Thursday, June 28, 2007

Christopher Alexander Visits The Oregon Project

A resonant article in Rain magazine - well it resonates with me anyway, because it describes how a really significant breakthrough in using patterns to build architectures can break down when people bring their own agendas to the table. Christopher Alexander is a bit of a hero to me, a Gaudi for the present times - saved in pdf here.

Tuesday, June 26, 2007

A viking Voyage

I've finished "A Viking Voyage" by W. Hodding Carter (Ebury Press, 2000, 009 1877830 - published in the UK by Random House. I don't usually read travel books from cover to cover, but this one is memorable, particularly for the warmth and humour of the author in describing what was at times quite a painful and stressful period for him. Devising and planning the expeditions of the carefully constructed knarr was but a small part of the total experience - the bigger part was winning people around and getting them as committed to the journey as he was.

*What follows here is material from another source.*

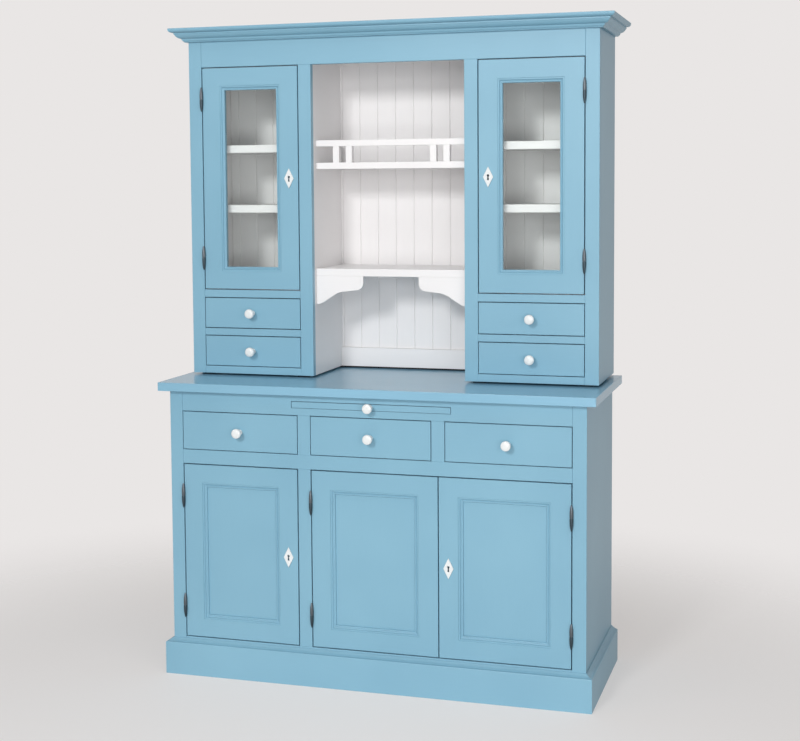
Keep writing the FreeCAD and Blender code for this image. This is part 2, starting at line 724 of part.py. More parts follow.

And once they are committed, he finds himself having to relinquish key aspects of the journeys that he was looking forward to owning to others. On top of all this though, the book shines with a sense of fun and adventure as the boat sails for Vinland, retracing the routes described in the Viking sagas.

Thursday, June 07, 2007

Social Networks

Just came across a very interesting Wikipedia article on Social Networks, which links to a startling applet that models networks. I'm more interested in social networks from the perspective of a software ecology, in other words - how does this file deployed in a running system relate to the source code held in our Version Management tool over here? What dependencies are there between one object and other, and which are weaker or stronger? Can we refactor this code without impacting that code over there? And so on, and so on.